[Raw records]
┌────────

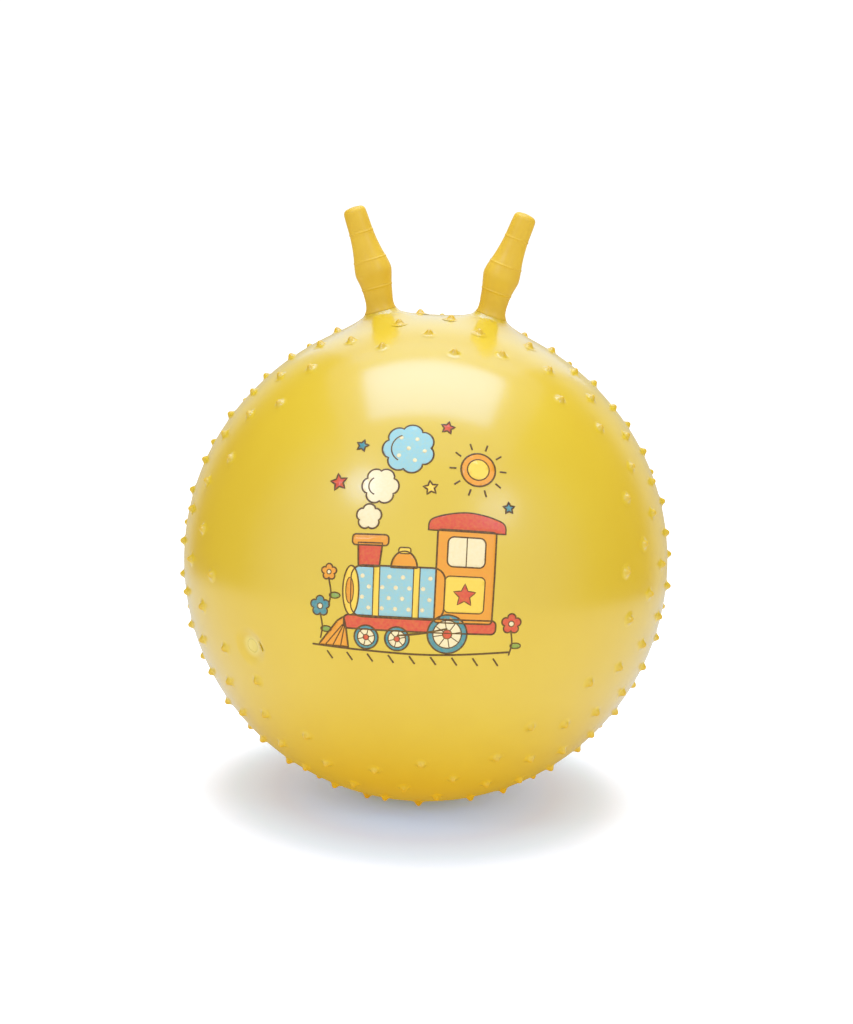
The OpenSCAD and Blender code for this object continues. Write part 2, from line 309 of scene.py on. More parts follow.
class Nodes:
    """A short way to wire the nodes of a material or of the world."""

    def __init__(self, owner: Material | bpy.types.World) -> None:
        """Start with the nodes that a new material or world has."""
        owner.use_nodes = True
        self.owner = owner
        self.tree = owner.node_tree
        self.place = self.node("ShaderNodeTexCoord").outputs["Object"]

    def put(self, target: Socket, value: object) -> None:
        """Link a value to an input if it is an output, or else set it there."""
        if isinstance(value, Socket):
            self.tree.links.new(value, target)
        else:
            target.default_value = value

    def node(self, kind: str, *inputs: object, **values: object) -> bpy.types.Node:
        """Add a node.

        Args:
            kind: The node's type.
            inputs: Its inputs in order, each a value or another node's output.
            values: Its properties by name, or inputs by name with spaces as underscores.

        Returns:
            The node.
        """
        node = self.tree.nodes.new(kind)
        for name, value in values.items():
            if hasattr(node, name):
                setattr(node, name, value)
            else:
                self.put(node.inputs[name.replace("_", " ")], value)
        for target, value in zip(node.inputs, inputs):
            self.put(target, value)
        return node

    def noise(self, scale: float, detail: float) -> Socket:
        """Return the value of a noise pattern on the piece's own coordinates."""
        return self.node("ShaderNodeTexNoise", self.place, Scale=scale, Detail=detail).outputs["Fac"]

    def mapped(self, value: Socket, *limits: float, **values: object) -> Socket:
        """Return a value mapped from two limits to two others, which are 0 and 1 unless given."""
        return self.node("ShaderNodeMapRange", value, *limits, **values).outputs["Result"]

    def clouds(self, noise: Point2, low: float = 0.0, high: float = 1.0) -> Socket:
        """Return a noise, given by scale and detail, stretched from its middle range to low and high."""
        return self.mapped(self.noise(*noise), *NOISE_MIDDLE, low, high)

    def vector(self, operation: str, *inputs: object, output: str = "Value") -> Socket:
        """Return an output of an operation on vectors."""
        return self.node("ShaderNodeVectorMath", *inputs, operation=operation).outputs[output]

    def blend(self, share: Socket, first: Colour | Socket, second: Colour) -> Socket:
        """Return a colour between two, by a share.

        Args:
            share: Where between the two the colour lies.
            first: The colour, or the output with the colour, at share 0.
            second: The colour at share 1.

        Returns:
            The blended colour's output.
        """
        node = self.node("ShaderNodeMix", share, data_type="RGBA")
        for target, colour in zip(node.inputs[6:8], (first, second)):
            self.put(target, colour)
        return node.outputs[2]

    def graded(self, value: Socket, tints: Tints, reach: float = 1.0, gain: float = 1.0) -> Socket:
        """Return the colour that a row of tints has at a value.

        Args:
            value: Where in the row, from 0 to 1.
            tints: The row, each a place and a colour.
            reach: The place that a value of 1 stands for.
            gain: What the colours are divided by, since a ramp holds none over 1.

        Returns:
            The colour's output.
        """
        node = self.node("ShaderNodeValToRGB", value)
        elements = node.color_ramp.elements
        for i in range(len(tints) - 2):
            elements.new((i + 1) / len(tints))
        for element, (spot, tint) in zip(list(elements), tints):
            element.position = spot / reach
            element.color = (*(level / gain for level in tint), 1)
        return node.outputs["Color"]

    def bumps(self, layers: Grain) -> Socket:
        """Return the normal under noises laid over one another, each a scale, a detail and a height."""
        nodes = [
            self.node("ShaderNodeBump", Strength=1.0, Distance=height, Height=self.noise(scale, detail))
            for scale, detail, height in layers
        ]
        for below, above in zip(nodes, nodes[1:]):
            self.put(above.inputs["Normal"], below.outputs["Normal"])
        return nodes[-1].outputs["Normal"]

    def mixed_shader(self, share: Socket, first: bpy.types.Node | Socket, second: bpy.types.Node) -> Socket:
        """Return a shader between two, by a share."""
        return self.node("ShaderNodeMixShader", share, first, second.outputs[0]).outputs["Shader"]


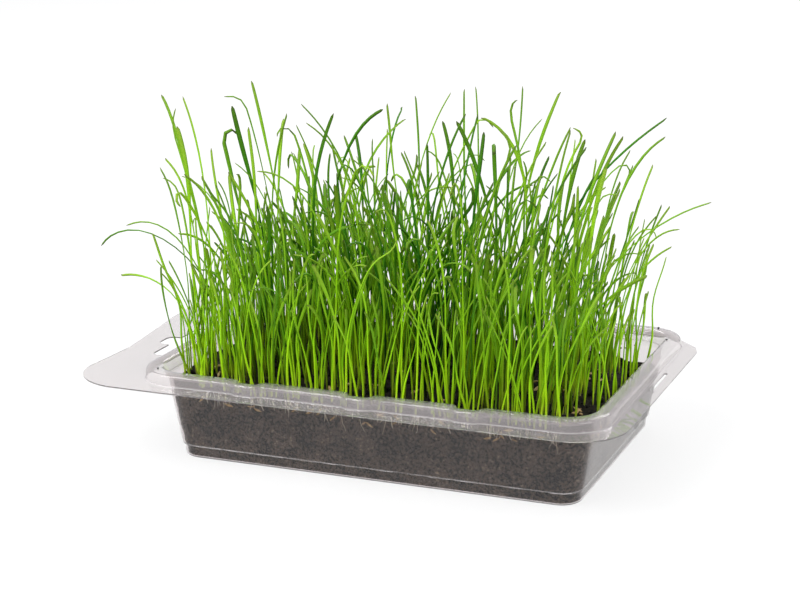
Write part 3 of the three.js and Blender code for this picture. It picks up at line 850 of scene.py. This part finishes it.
def row_point(row, x):
    """Where a row of grass is rooted at x."""
    reach = row_reach(row)
    at = (x / reach + 1) * (ROW_STATIONS - 1) / 2
    first = min(max(math.floor(at), 0), ROW_STATIONS - 2)
    ends = []
    for i in (first, first + 1):
        stop = reach * (2 * i / (ROW_STATIONS - 1) - 1)
        ends.append(np.array((stop, row_y(row, stop), float(soil_height(stop, row_y(row, stop))))))
    return ends[0] + (ends[1] - ends[0]) * (at - first)


def blade_line(start, shape, steps):
    """A blade's middle line: straight at first, and bent over more towards the tip."""
    along = (np.arange(steps) + 0.5) / steps
    tilt = shape["lean"] + shape["bend"] * along ** BEND_POWER + shape["curl"] * along ** CURL_POWER
    tilt = tilt + shape.get("hook", 0.0) * smooth(along, 0.88, 1.0)
    turn = shape["heading"] + SWIRL * np.sin(along * 3 + shape["x"])
    ways = np.stack((np.sin(tilt) * np.cos(turn), np.sin(tilt) * np.sin(turn), np.cos(tilt)), axis=1)
    ways *= shape["length"] / steps
    root = np.array(start, dtype=float) - (0, 0, ROOT_DEPTH)
    return np.vstack((root, root + np.cumsum(ways, axis=0)))


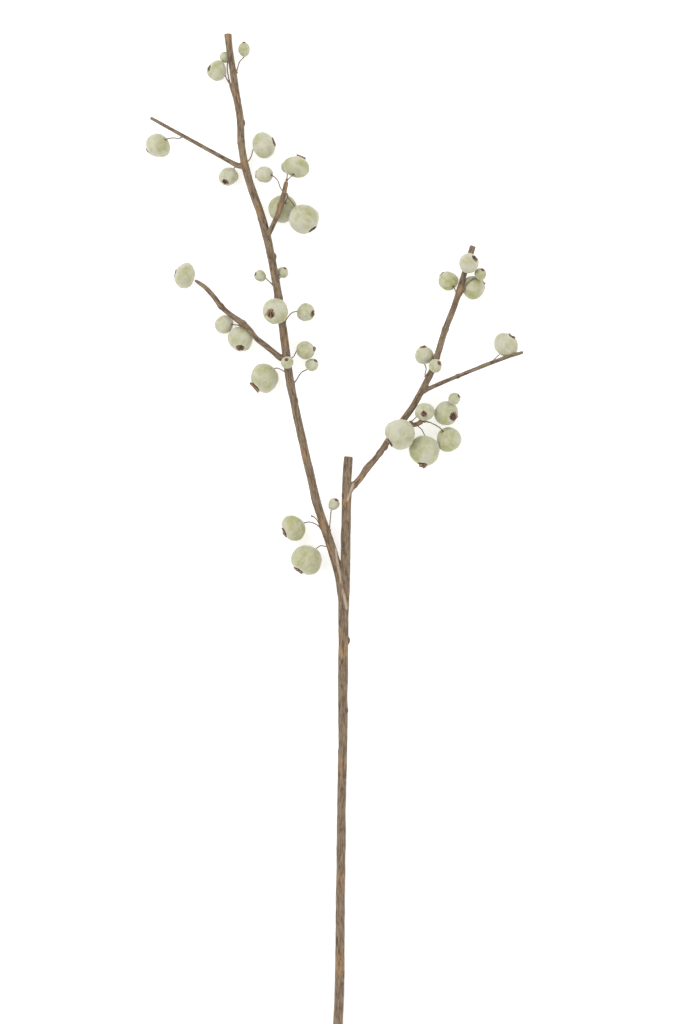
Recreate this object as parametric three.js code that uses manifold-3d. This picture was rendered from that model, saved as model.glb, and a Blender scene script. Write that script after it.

└────────

Extract all of the data exactly as written.

RESULT OF THIS EXERCISE
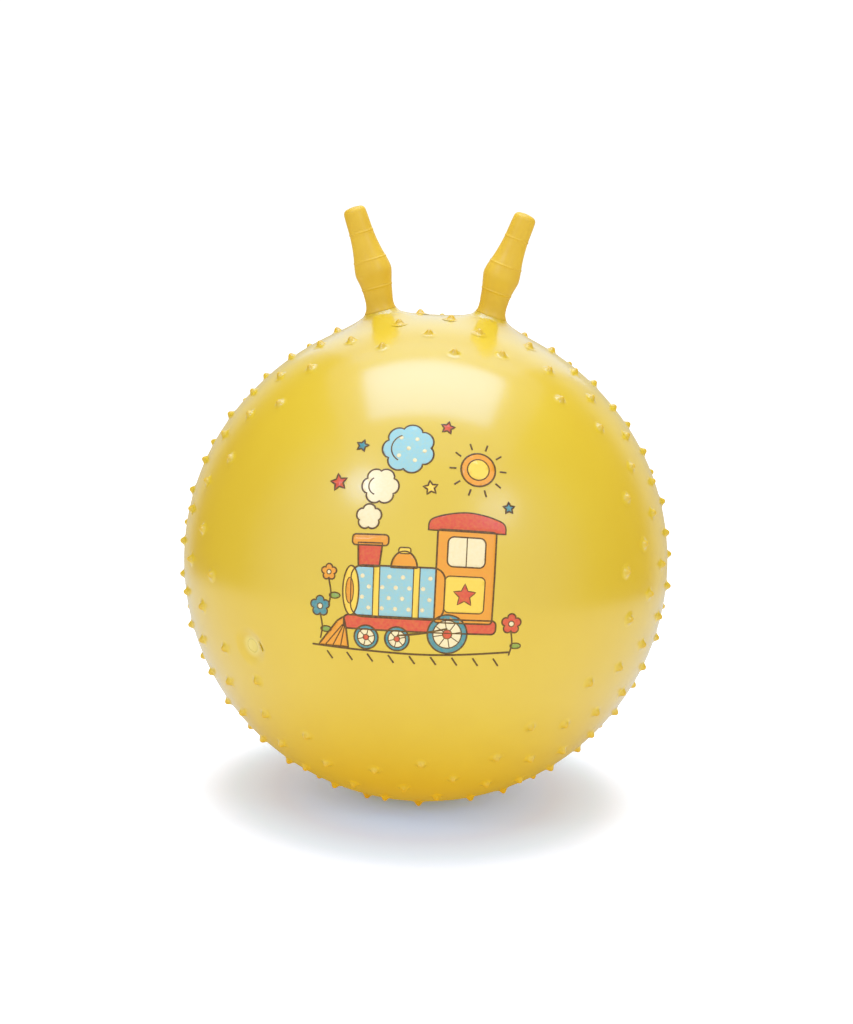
The OpenSCAD and Blender code for this object continues. Write part 2, from line 309 of scene.py on. More parts follow.
class Nodes:
    """A short way to wire the nodes of a material or of the world."""

    def __init__(self, owner: Material | bpy.types.World) -> None:
        """Start with the nodes that a new material or world has."""
        owner.use_nodes = True
        self.owner = owner
        self.tree = owner.node_tree
        self.place = self.node("ShaderNodeTexCoord").outputs["Object"]

    def put(self, target: Socket, value: object) -> None:
        """Link a value to an input if it is an output, or else set it there."""
        if isinstance(value, Socket):
            self.tree.links.new(value, target)
        else:
            target.default_value = value

    def node(self, kind: str, *inputs: object, **values: object) -> bpy.types.Node:
        """Add a node.

        Args:
            kind: The node's type.
            inputs: Its inputs in order, each a value or another node's output.
            values: Its properties by name, or inputs by name with spaces as underscores.

        Returns:
            The node.
        """
        node = self.tree.nodes.new(kind)
        for name, value in values.items():
            if hasattr(node, name):
                setattr(node, name, value)
            else:
                self.put(node.inputs[name.replace("_", " ")], value)
        for target, value in zip(node.inputs, inputs):
            self.put(target, value)
        return node

    def noise(self, scale: float, detail: float) -> Socket:
        """Return the value of a noise pattern on the piece's own coordinates."""
        return self.node("ShaderNodeTexNoise", self.place, Scale=scale, Detail=detail).outputs["Fac"]

    def mapped(self, value: Socket, *limits: float, **values: object) -> Socket:
        """Return a value mapped from two limits to two others, which are 0 and 1 unless given."""
        return self.node("ShaderNodeMapRange", value, *limits, **values).outputs["Result"]

    def clouds(self, noise: Point2, low: float = 0.0, high: float = 1.0) -> Socket:
        """Return a noise, given by scale and detail, stretched from its middle range to low and high."""
        return self.mapped(self.noise(*noise), *NOISE_MIDDLE, low, high)

    def vector(self, operation: str, *inputs: object, output: str = "Value") -> Socket:
        """Return an output of an operation on vectors."""
        return self.node("ShaderNodeVectorMath", *inputs, operation=operation).outputs[output]

    def blend(self, share: Socket, first: Colour | Socket, second: Colour) -> Socket:
        """Return a colour between two, by a share.

        Args:
            share: Where between the two the colour lies.
            first: The colour, or the output with the colour, at share 0.
            second: The colour at share 1.

        Returns:
            The blended colour's output.
        """
        node = self.node("ShaderNodeMix", share, data_type="RGBA")
        for target, colour in zip(node.inputs[6:8], (first, second)):
            self.put(target, colour)
        return node.outputs[2]

    def graded(self, value: Socket, tints: Tints, reach: float = 1.0, gain: float = 1.0) -> Socket:
        """Return the colour that a row of tints has at a value.

        Args:
            value: Where in the row, from 0 to 1.
            tints: The row, each a place and a colour.
            reach: The place that a value of 1 stands for.
            gain: What the colours are divided by, since a ramp holds none over 1.

        Returns:
            The colour's output.
        """
        node = self.node("ShaderNodeValToRGB", value)
        elements = node.color_ramp.elements
        for i in range(len(tints) - 2):
            elements.new((i + 1) / len(tints))
        for element, (spot, tint) in zip(list(elements), tints):
            element.position = spot / reach
            element.color = (*(level / gain for level in tint), 1)
        return node.outputs["Color"]

    def bumps(self, layers: Grain) -> Socket:
        """Return the normal under noises laid over one another, each a scale, a detail and a height."""
        nodes = [
            self.node("ShaderNodeBump", Strength=1.0, Distance=height, Height=self.noise(scale, detail))
            for scale, detail, height in layers
        ]
        for below, above in zip(nodes, nodes[1:]):
            self.put(above.inputs["Normal"], below.outputs["Normal"])
        return nodes[-1].outputs["Normal"]

    def mixed_shader(self, share: Socket, first: bpy.types.Node | Socket, second: bpy.types.Node) -> Socket:
        """Return a shader between two, by a share."""
        return self.node("ShaderNodeMixShader", share, first, second.outputs[0]).outputs["Shader"]


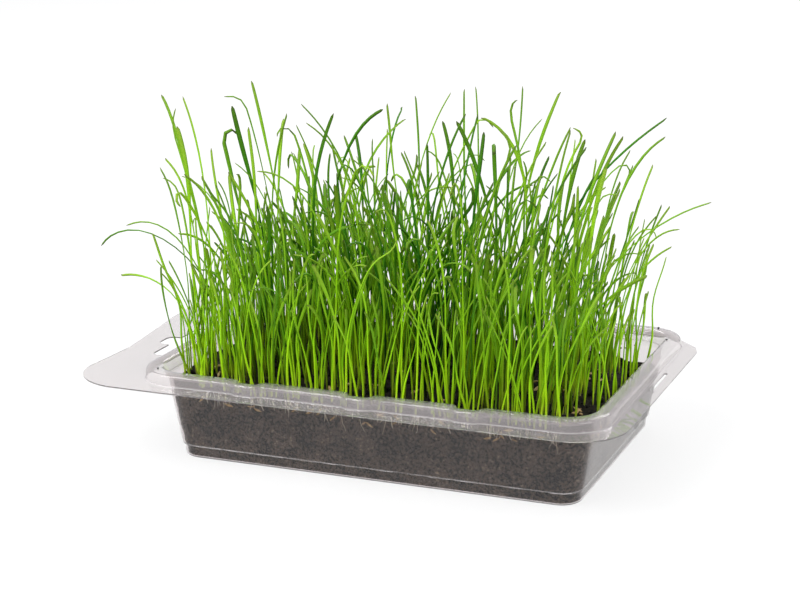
Write part 3 of the three.js and Blender code for this picture. It picks up at line 850 of scene.py. This part finishes it.
def row_point(row, x):
    """Where a row of grass is rooted at x."""
    reach = row_reach(row)
    at = (x / reach + 1) * (ROW_STATIONS - 1) / 2
    first = min(max(math.floor(at), 0), ROW_STATIONS - 2)
    ends = []
    for i in (first, first + 1):
        stop = reach * (2 * i / (ROW_STATIONS - 1) - 1)
        ends.append(np.array((stop, row_y(row, stop), float(soil_height(stop, row_y(row, stop))))))
    return ends[0] + (ends[1] - ends[0]) * (at - first)


def blade_line(start, shape, steps):
    """A blade's middle line: straight at first, and bent over more towards the tip."""
    along = (np.arange(steps) + 0.5) / steps
    tilt = shape["lean"] + shape["bend"] * along ** BEND_POWER + shape["curl"] * along ** CURL_POWER
    tilt = tilt + shape.get("hook", 0.0) * smooth(along, 0.88, 1.0)
    turn = shape["heading"] + SWIRL * np.sin(along * 3 + shape["x"])
    ways = np.stack((np.sin(tilt) * np.cos(turn), np.sin(tilt) * np.sin(turn), np.cos(tilt)), axis=1)
    ways *= shape["length"] / steps
    root = np.array(start, dtype=float) - (0, 0, ROOT_DEPTH)
    return np.vstack((root, root + np.cumsum(ways, axis=0)))


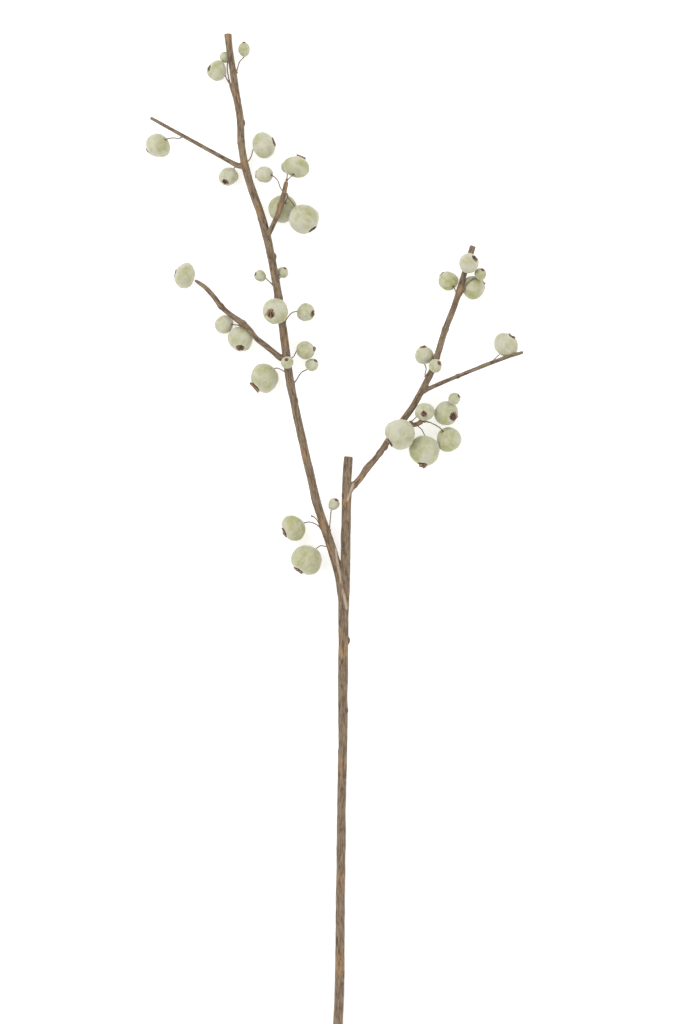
Recreate this object as parametric three.js code that uses manifold-3d. This picture was rendered from that model, saved as model.glb, and a Blender scene script. Write that script after it.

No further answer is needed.